Reste une difficulté majeure, celle de la procédure. La décision de recourir à cet état intermédiaire, pour une durée évidemment donnée et renouvelable, doit appartenir au parlement, même si un déclenchement d'urgence peut être possible. Et il faut alors exiger, contrairement à l'état d'urgence dont les pouvoirs sont déconnectés de la finalité, sauf dans la jurisprudence plus protectrice du Conseil d'État(7), la finalité, la caractérisation de l'ennemi, et les motifs du combat, soient établis par la loi elle-même. Qu'en sera-t-il pour les cas individuels ? Cet état devient-il le permis de tuer cher à James Bond ? Ou doit-on envisager une procédure préalable de désignation des cibles et de validation judiciaire de la légitimité des actes à leur rencontre ? La nécessité opérationnelle se combine mal avec une procédure juridictionnelle préalable. Et celle-ci ne pourrait sans doute que valider qu'on cherche à appréhender pour juger sur le territoire national, comme on le fit, non sans mal du reste, pour les pirates somaliens. Un procès sommaire in abstentia sans contradictoires n'est guère satisfaisant, même si la procédure onusienne suivie en Syrie, notamment par le Royaume-Uni, y ressemble beaucoup, sans même qu'un tribunal intervienne d'ailleurs. L'établissement de la liste de combattants ennemis identifiés, permettant sous le contrôle du juge un classement comme ennemi susceptible de justifier le recours à la force est peut-être la voie la moins insatisfaisante...

Du moins est-ce le débat qu'on croit devoir être tenu. Le refuser est dangereux, tant pour le pays, que pour le peuple, et pour nos soldats.

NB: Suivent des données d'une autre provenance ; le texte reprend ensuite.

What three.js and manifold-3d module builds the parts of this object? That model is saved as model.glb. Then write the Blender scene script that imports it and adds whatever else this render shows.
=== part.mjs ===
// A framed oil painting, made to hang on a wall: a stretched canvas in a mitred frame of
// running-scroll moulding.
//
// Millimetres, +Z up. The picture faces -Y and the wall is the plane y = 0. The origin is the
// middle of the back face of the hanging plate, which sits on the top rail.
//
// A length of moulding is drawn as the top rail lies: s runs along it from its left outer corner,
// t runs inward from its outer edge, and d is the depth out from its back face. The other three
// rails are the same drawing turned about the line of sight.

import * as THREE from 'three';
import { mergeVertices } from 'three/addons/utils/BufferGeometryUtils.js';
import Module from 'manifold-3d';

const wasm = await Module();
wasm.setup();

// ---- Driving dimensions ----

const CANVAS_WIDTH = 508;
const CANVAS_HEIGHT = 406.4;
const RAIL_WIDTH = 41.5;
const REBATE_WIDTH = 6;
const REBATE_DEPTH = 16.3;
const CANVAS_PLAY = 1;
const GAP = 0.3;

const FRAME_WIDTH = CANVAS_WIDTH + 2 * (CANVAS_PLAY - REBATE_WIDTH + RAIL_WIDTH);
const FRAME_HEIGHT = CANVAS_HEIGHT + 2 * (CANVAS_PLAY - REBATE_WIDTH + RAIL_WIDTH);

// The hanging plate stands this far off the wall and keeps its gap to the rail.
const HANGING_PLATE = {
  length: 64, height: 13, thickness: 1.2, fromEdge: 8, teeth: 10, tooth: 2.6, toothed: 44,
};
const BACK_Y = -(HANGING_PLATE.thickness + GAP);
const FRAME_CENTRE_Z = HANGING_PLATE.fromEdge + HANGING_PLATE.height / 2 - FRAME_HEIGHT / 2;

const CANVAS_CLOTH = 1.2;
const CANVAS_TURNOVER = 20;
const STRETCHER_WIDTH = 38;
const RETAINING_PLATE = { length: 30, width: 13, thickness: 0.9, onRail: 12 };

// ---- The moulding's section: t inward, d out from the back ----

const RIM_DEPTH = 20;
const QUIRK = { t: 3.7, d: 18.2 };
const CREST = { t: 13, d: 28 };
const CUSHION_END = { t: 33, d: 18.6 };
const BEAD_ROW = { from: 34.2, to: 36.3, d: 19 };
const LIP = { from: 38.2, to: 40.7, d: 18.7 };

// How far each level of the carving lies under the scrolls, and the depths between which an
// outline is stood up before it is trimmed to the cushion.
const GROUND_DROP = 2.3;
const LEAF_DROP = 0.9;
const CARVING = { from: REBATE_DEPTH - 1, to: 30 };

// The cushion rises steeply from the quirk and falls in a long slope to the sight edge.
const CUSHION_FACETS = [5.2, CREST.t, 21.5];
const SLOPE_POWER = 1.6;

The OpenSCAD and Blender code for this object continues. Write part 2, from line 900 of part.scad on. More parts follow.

La rhétorique guerrière ne peut en effet mordre sur la réalité. L'action nécessaire s'opère à ce jour sans base politique ou juridique solide, partant sans aucune certitude morale. Notre position internationale, assurée dans l'émotion de la solidarité, peut devenir demain très fragile, si nos actes apparaîssent sans foi ni loi. La nation elle-même, si elle n'approuve pas les choix, d'abord moraux, faits pour répondre aux attentats, pensera que la menace terroriste est l'alibi de la réduction des libertés civiles : alors l'agression se doublera de la servitude sans que la victoire justifie le sacrifice des libertés. La colère succédera à la terreur après en avoir été séparée par l'appétit. Enfin, et peut-être surtout, la poignée d'êtres d'exception, nos concitoyens qui acceptent de risquer leur vie contre un ennemi à la fois imprévisible, invisible et implacable, nos soldats, n'accepteront pas durablement qu'au péril de leur existence s'ajoutent, après l'exécution de leur mission, la réprobation morale et même la condamnation pénale. Nous leur devons la sécurité, et certes non l'impunité, mais la sérénité dans l'accomplissement d'un devoir bien borné, dont la conception, la nature et les limites auront été mûrement réfléchis et débattus, puis décidés.

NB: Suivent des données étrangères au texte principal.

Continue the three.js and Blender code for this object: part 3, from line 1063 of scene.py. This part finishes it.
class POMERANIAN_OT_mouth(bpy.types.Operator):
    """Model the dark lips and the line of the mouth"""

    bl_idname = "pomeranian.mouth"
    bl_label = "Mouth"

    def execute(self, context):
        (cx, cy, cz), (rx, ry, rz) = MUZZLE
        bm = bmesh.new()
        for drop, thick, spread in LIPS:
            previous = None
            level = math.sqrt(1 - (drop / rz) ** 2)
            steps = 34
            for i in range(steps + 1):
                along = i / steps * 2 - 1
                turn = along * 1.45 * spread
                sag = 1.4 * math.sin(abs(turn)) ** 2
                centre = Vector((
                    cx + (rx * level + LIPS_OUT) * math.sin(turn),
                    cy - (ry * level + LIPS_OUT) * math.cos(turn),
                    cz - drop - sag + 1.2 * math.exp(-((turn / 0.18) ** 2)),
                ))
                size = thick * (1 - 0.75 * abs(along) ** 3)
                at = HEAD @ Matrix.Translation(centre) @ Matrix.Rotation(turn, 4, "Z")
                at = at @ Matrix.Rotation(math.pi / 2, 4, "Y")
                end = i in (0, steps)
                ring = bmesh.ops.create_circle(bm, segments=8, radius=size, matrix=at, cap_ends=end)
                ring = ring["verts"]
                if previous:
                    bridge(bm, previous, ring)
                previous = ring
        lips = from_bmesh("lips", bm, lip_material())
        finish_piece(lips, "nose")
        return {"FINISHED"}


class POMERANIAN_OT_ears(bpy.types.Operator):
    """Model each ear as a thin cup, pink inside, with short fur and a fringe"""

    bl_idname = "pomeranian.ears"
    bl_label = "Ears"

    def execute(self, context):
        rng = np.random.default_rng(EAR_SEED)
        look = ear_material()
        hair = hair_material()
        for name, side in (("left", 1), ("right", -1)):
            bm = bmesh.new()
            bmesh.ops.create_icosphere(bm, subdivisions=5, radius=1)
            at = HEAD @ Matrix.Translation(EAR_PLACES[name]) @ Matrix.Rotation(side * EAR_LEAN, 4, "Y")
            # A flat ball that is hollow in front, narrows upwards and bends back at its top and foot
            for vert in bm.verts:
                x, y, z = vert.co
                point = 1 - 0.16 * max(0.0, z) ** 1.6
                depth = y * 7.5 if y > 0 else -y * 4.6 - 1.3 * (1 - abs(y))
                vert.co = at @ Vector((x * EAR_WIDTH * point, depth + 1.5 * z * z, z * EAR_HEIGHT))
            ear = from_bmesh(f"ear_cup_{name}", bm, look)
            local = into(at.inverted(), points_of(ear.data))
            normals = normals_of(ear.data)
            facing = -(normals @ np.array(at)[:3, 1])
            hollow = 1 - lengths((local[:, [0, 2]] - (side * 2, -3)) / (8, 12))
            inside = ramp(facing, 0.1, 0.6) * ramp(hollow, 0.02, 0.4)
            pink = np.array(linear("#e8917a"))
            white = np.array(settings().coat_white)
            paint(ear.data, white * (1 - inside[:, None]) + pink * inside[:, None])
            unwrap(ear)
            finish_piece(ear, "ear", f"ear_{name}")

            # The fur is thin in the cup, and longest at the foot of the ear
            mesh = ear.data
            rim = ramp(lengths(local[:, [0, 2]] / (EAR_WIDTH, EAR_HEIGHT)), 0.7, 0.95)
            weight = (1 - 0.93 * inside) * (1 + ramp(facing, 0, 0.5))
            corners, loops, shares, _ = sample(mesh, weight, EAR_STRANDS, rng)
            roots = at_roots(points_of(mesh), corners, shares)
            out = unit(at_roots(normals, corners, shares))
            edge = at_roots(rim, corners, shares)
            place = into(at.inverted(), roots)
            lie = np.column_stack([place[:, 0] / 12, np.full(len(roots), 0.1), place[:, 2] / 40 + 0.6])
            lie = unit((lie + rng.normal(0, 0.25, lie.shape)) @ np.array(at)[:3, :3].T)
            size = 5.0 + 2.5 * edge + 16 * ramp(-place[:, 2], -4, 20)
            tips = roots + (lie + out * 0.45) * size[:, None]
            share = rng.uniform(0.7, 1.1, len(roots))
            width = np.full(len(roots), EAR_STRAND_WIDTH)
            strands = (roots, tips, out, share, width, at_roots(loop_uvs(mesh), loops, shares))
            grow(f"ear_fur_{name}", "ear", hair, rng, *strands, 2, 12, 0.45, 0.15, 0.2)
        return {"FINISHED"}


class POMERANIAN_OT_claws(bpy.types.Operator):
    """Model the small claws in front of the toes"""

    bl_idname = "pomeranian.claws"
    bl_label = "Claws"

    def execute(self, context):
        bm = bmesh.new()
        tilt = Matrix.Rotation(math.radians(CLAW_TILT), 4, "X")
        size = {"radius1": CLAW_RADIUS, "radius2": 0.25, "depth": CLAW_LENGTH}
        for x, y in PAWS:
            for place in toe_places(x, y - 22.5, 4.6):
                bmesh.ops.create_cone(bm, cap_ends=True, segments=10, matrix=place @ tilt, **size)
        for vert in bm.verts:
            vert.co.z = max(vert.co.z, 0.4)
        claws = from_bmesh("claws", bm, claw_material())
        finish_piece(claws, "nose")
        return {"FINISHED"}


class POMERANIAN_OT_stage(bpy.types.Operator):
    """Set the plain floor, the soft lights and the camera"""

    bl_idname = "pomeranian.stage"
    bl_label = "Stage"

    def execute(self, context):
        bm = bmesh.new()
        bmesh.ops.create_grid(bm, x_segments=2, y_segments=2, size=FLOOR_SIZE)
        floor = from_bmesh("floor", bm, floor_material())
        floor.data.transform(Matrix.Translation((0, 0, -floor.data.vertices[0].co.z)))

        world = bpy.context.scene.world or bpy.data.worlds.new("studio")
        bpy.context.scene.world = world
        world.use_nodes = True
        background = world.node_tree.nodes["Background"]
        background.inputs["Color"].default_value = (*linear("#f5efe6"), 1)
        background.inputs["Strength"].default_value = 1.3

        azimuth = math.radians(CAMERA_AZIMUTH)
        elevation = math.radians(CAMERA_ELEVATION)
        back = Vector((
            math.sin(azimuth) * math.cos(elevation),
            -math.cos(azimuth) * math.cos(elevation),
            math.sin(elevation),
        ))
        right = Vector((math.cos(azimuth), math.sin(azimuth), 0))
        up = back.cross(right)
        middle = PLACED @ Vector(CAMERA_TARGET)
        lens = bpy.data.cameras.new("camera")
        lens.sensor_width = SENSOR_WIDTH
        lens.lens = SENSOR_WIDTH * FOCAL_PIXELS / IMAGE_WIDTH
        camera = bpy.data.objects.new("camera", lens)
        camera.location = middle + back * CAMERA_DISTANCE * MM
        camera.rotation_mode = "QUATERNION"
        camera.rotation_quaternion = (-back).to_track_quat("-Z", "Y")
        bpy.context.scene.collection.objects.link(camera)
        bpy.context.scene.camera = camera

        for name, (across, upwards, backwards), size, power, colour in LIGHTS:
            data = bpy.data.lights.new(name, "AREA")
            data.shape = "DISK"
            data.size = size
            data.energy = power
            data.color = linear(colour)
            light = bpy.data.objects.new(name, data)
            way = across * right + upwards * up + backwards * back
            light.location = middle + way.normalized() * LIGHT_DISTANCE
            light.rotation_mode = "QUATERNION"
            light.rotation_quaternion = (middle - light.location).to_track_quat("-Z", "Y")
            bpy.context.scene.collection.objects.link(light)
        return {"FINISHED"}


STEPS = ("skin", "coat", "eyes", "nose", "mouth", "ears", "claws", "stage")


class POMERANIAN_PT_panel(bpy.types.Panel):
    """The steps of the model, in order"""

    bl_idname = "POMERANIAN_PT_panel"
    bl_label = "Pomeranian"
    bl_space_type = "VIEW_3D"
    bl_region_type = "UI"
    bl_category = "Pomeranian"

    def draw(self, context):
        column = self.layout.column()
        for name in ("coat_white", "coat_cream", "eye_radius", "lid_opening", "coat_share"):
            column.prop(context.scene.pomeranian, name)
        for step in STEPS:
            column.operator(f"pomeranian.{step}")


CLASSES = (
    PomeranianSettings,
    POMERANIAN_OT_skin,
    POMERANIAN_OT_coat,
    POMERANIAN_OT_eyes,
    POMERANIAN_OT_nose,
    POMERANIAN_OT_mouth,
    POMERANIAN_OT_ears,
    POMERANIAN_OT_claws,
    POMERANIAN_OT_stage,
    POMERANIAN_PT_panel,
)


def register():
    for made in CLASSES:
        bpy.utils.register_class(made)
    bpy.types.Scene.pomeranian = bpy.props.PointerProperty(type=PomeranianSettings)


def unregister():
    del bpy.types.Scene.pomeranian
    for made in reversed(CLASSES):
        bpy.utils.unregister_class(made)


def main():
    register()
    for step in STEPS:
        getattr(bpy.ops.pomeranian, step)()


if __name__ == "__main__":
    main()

Comme l'illustrent l'histoire et les deux citations qui ouvraient cette contribution à la réflexion, les démocraties sont invincibles-pourvues qu'elles demeurent fidèles à leur nature démocratique.

(1) Synthèses récentes et parfois un peu trop futuristes dans Benjamin Wittes et Gabriella Blum, The future of violence : robots and germs, hackers and drones, confronting a new age of threat, Basix Books ; et Andrew Cockburn, Kill Chain, the rise of the high tech assasins, Henry Holt ; discussion juridique de la question abordée ici dans le cadre constitutionnel américain dans Owen Fiss, A war like no other : the constitution in a time of terror, New Press.

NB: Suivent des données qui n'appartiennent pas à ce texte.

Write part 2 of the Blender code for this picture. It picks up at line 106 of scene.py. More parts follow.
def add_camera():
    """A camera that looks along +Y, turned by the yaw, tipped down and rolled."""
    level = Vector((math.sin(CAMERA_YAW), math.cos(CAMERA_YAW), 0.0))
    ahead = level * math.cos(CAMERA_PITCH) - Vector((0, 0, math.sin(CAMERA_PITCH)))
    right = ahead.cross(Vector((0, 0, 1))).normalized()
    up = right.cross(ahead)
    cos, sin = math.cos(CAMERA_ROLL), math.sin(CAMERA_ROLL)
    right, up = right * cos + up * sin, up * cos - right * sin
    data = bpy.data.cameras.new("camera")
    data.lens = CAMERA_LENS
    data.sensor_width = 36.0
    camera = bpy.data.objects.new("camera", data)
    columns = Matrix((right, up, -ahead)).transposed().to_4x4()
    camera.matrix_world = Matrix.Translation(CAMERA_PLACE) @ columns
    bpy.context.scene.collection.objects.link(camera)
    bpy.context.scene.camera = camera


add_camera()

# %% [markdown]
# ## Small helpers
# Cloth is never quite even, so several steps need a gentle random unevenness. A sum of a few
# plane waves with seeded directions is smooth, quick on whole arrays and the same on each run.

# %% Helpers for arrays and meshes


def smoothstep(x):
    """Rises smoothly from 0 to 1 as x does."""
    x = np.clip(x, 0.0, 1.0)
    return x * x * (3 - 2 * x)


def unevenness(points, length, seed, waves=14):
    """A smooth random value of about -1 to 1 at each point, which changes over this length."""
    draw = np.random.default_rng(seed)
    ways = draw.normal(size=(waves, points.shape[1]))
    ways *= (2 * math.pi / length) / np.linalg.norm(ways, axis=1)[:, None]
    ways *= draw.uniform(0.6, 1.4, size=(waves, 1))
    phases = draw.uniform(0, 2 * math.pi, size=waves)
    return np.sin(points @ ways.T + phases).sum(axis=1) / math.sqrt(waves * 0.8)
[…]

(2) Les conditions de ces frappes font l'objet de directives présidentielles restées secrètes ; on n'en dispose que d'un résumé délivré par le président Obama lors de son discours de 2013 à l'université nationale de défense.
(3) Pour saisir les enjeux éthiques et moraux du débat dont découlent les approches juridiques encore embryonnaires, le classique récent demeure AC Grayling, IAmong the dead cities, is the targeting of civilians in war ever justified, Bloomsbury ; en français, une des rares et intéressantes contributions au débat, sous l'angle moral, est celle de Grégoire Chamaillou, Théorie du drone, La fabrique.
(4) Nanotechnologies, biotechnologies, informatiques et capteurs.
(5) Un aperçu utile de la notion de « soldat augmenté » (« enhanced warrior ») est donné par une présentation générale des études du centre de recherche des écoles de St Cyr dans un numéro spécial de la revue DSI, décembre 2015.
(6) Il n'y a apparemment pas vraiment de précédents applicables à l'étranger dont on pourrait s'inspirer -- raison de plus de prendre les devant ; les règles présidentielles américaines prévoient en substance la possibilité d'éliminer « hors du champ de bataille » les individus présentant une menace imminente pour les États-Unis, qu'on ne peut capturer, avec l'accord du pays où ils se trouvent ou si ce pays est incapable de les empêcher de nuire, et à condition d'avoir la quasi-certitude de ne blesser ni tuer aucun civil ; ces règles n'ont pas grande valeur juridique et reflètent plutôt les contraintes du droit international mais sont un guide utile.
(7) 11 décembre 2015, Domenjoud et Verrier c/ Ministre de l'Intérieur, 395009 et 394990, à publier au recueil, concl. X. Domino à paraître.